The chip foundries are just one factor in the importance of Taiwan. What matters more is that control over Taiwan would vastly simplifies to exercise control over what China perceives as their territorial waters (not just as their Exclusive Economic Zone!). The economic impact can be tanked by a national economy and is easily justified in the name of furthering national security, as it would severity weaken US influence in the whole region.
At the same time, you would think by now there would be better planning - preserving useful farming soil for farming. But yeah, the difference is too high for most places to bother. In any country I know of.
It's fair also that some farming activity is not very compatible with high human density nearby, such as spraying and dust. So it's hard to intersperse high rises with production farmland.
If this isn't a joke, you are wrong. What a world we live in.
> Today, terms such as “2 nanometer” and “3 nanometer” are widely used as shorthand for each new generation of chip, rather than a semiconductor's actual physical dimensions.
Its almost as if we live in 1984 where newspeak goes un-noticed
I think that’s a popular sentiment, but we should all appreciate the person who answered your question as if it was good-faith, right? That’s a good instinct for somebody to have.
for sure... I didn't down-vote him unlike some other people... I can't down-vote on this account anyways (I actually up-voted him because I saw his comment had been shadow banned, which is another terrible practice... humans are messed up, I hope AI takes over, for the better or the worst)
Reminder that technology nodes (5nm, 2nm, etc.) refer to the smallest feature, not some dimension of the transistor channel. For reference, a silicon atom is 0.21nm.
They used to refer to the smallest features, but they haven't had any real meaning for a long time now. The names of the nodes don't correspond to any physical feature of the actual transistor anymore.
Who cares? It's not like most of us are designing logic gate cells for chips. The transistor dimensions are irrelevant to us.
I really don't understand why this keeps getting brought up. It's not even an interesting fact.

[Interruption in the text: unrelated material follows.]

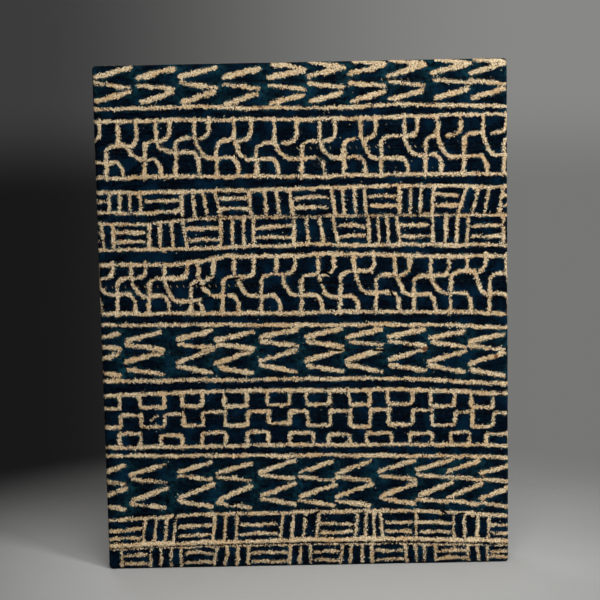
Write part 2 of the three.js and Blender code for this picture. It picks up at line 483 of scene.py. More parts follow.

When the chip manufacturing industry started finding other ways to increase logic density, improve timing, reduce power consumption, etc, they just started bumping down the "nm" number to indicate the improved performance, in a similar way as reducing the transistor gate length would have done before. Simple as that.
This is the first time TSMC has done two large feature set in one node generation. TSMC's N2 will first use gate-all-around (GAA), with an improved N2P coming with BackSide Power Delivery Network (BSPDN).
As with any new large node features, capacity will be constrained, so instead of the usual one additional Fab online per year expansion in leading node, they are bringing online 3 in the space of 2 years. This is also discounting that we dont know the total Wafer output of each Fab. But if we look at the recent Q4 report it does seems HPC ( or likely AI ) has infinite appetite for wafer capacity. So I wont be surprised if it is indeed a substantial increase in wafer capacity on leading node.
We will know ( or we can infer it ) once they start doing 2nm revenue reporting. TSMC tends to be very transparent with these sort of things. Something I hope Intel IFS will copy as well.